During the first quarter of 2014, our margin improvement plan program contributed a further $4.4 million in annualized margin enhancements. These benefits mainly relate to improvements in product mix to create higher margins at our sawmills, along with timberlands, logistics, procurement and certain other corporate initiatives.
On January 31, 2014, the remaining 39,050,597 Non-Voting Shares of the Company were converted, on a one-for-one basis, into Common Shares of the Company, leaving Western with a single class of common shares. Brookfield Special Situations Management Limited ("BSSML"), held 138,442,610 Common Shares as at March 31, 2014, representing 35.3% of the total issued and outstanding Common Shares of Western.
In the first quarter of 2014 we continued our dividend program, paying $0.02 per share to shareholders on March 21, 2014.

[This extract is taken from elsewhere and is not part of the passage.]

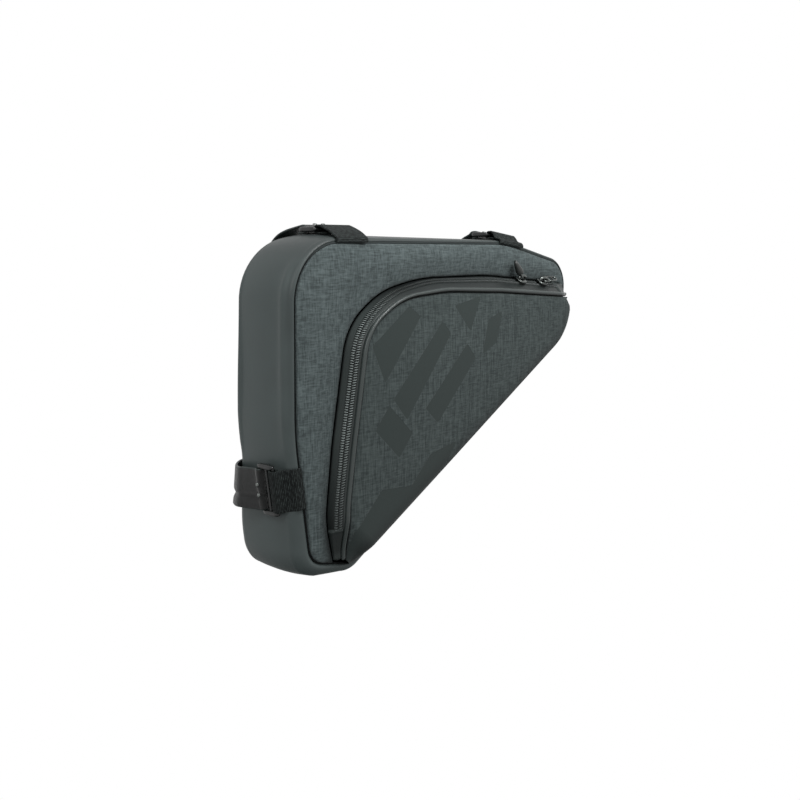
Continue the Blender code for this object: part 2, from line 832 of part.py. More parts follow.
def build_rivet(name, frame, spot, side, finish):
    """A low dome on the outside of a strap's looped end."""
    rings = []
    for radius, lift in ((1.0, 0.0), (0.8, 0.6), (0.35, 1.0)):
        ring = []
        for k in range(8):
            angle = 2 * math.pi * k / 8
            reach = RIVET_RADIUS * radius
            ring.append(frame.point(
                spot.x + reach * math.cos(angle), spot.y + lift * RIVET_HEIGHT,
                side + reach * math.sin(angle),
            ))
        rings.append(ring)
    return loft(name, rings, finish)


def build_strap(name, at, shape, finishes):
    """Webbing from the near seam, a buckle, and the coated end from the far side."""
    web_rows, tail_rows, bar_across, lift, web_fold, tail_fold = shape
    frame = StrapFrame(at)
    wrap_reach = WRAP_RADIUS + max(WEB_THICK, TAIL_THICK) / 2
    near_bar = Vector((bar_across * frame.half, frame.edge + frame.crown + lift + wrap_reach))
    far_bar = near_bar + Vector((-2 * BAR_PITCH, 0.0))
    lay = SEW_GAP + WEB_THICK / 2
    foot = [Vector((frame.half + lay, SEW_GAP))]
    bend = Vector((frame.half - frame.edge, 0.0))
    for angle in (math.radians(35), math.radians(65)):
        foot.append(bend + Vector((math.cos(angle), math.sin(angle))) * (frame.edge + lay + SEW_GAP))
    over = Vector((0.0, WRAP_RADIUS))
    ease = Vector((LEAD_RUN, -LEAD_DROP))
    lead = curve_through(foot + frame.knots(web_rows) + [near_bar + over + ease, near_bar + over])
    web = lead[:-1] + wrap(near_bar, Vector((-1.0, 0.0)), Vector((1.0, 0.0)), web_fold)
    ribbon(f"{name}_web", frame, web, WEB_THICK, finishes["webbing"])
    build_buckle(f"{name}_buckle", frame, near_bar, finishes["plastic"])
    rest = -(frame.half + SEW_GAP + TAIL_THICK / 2)
    low = frame.knots(tail_rows)[-1].y
    end = [Vector((rest, low - drop)) for drop in TAIL_SEWN]
    ease = Vector((-LEAD_RUN, -LEAD_DROP))
    trail = curve_through([far_bar + over, far_bar + over + ease] + frame.knots(tail_rows) + end)
    trail = [Vector((min(p.x, rest), p.y)) if p.y < 0 else p for p in trail]
    fold = wrap(far_bar, Vector((1.0, 0.0)), Vector((-1.0, 0.0)), tail_fold)
    tail = fold[::-1] + trail[1:]
    ribbon(f"{name}_tail", frame, tail, TAIL_THICK, finishes["strap"])
    spot = far_bar + Vector((-RIVET_INSET, WRAP_RADIUS + TAIL_THICK / 2 + SEW_GAP))
    for label, side in (("a", -RIVET_SPACING / 2), ("b", RIVET_SPACING / 2)):
        build_rivet(f"{name}_rivet_{label}", frame, spot, side, finishes["metal"])


def seam_station(along=None, down=None):
    """The seam's station at a place along the top edge, or down the end."""
    stations = rounded_path(SEAM, closed=True)
    for a, b in zip(stations[-1:] + stations, stations):
        if along is not None and a.out_up > 0.5 and a.along <= along <= b.along:
            share = (along - a.along) / (b.along - a.along)
        elif down is not None and a.out_along < -0.5 and a.up <= -down <= b.up:
            share = (-down - a.up) / (b.up - a.up)
        else:
            continue
        return Station(*(x + (y - x) * share for x, y in zip(a, b)))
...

Adjusted EBITDA of $32.8 million for the first quarter of 2014 compares to $31.9 million reported in the same quarter last year and to $24.4 million in the fourth quarter of 2013. The increase in adjusted EBITDA compared to the same quarter a year ago primarily reflects increased lumber production, improved prices for our products and the beneficial impact on our revenues of the weakening of the CAD against the US dollar ("USD"). Partially offsetting these gains were increased logging costs and an unfavourable lumber sales mix compared to the first quarter 2013. The CAD was, on average, 9% weaker relative to the USD during the first quarter of 2014 compared to the first quarter of last year, which had a beneficial impact on our revenue, as approximately 50% of our sales are denominated in USD.
Lumber revenue in the first quarter of 2014 was $173.9 million, 11% higher than in the first quarter of 2013. This increase was driven principally by higher realized prices combined with a 2% increase in shipment volume. Our average realized price for lumber during the first quarter of 2014 was $65 per thousand board feet, or 9%, higher than in the first quarter of 2013. This reflects actual price increases for our Western Red Cedar ("WRC"), Douglas fir and hemlock/fir, and the benefit of exchange on USD denominated sales, partially offset by a lower value mix of our sales as we sold proportionately more volume of lower value commodity product in the first quarter this year compared to 2013. Benchmark SPF prices were, on average, 6% lower in the first quarter of 2014 compared to a year ago in USD terms, but when the impact of exchange is included, our realized price of SPF in CAD terms shows an increase of 3%.
Log revenue in the first quarter of 2014 was $55.2 million, a decline of $8.0 million, or 13%, from the first quarter of 2013. The benefits of increased log pricing in the first quarter of 2014 over the same quarter a year ago were more than offset by the impact of a decline in the volume of log shipments this quarter, as well as an adverse product mix change over the respective quarters. Log sale volumes declined by 111,000 cubic metres, or 16%, in the first quarter of this year compared to the same quarter last year. The reduction in our volumes sold is mainly the result of lower harvest levels and increased internal consumption over the respective quarters. Log market demand remained strong in the first quarter of 2014 and log supply on the Coast continued to be tight, leading to higher prices compared to the first quarter of 2013. The overall average price of logs sold in this quarter was $6 per cubic metre, or 7%, higher than last year. This price was negatively impacted by an unfavourable change in the mix of our log sales. While we sold proportionately fewer pulplogs as a result of our strategy to upgrade pulp logs into sawlogs, we also sold less export and peeler logs, and more utility and hemlock logs in the current quarter compared to the same quarter in 2013.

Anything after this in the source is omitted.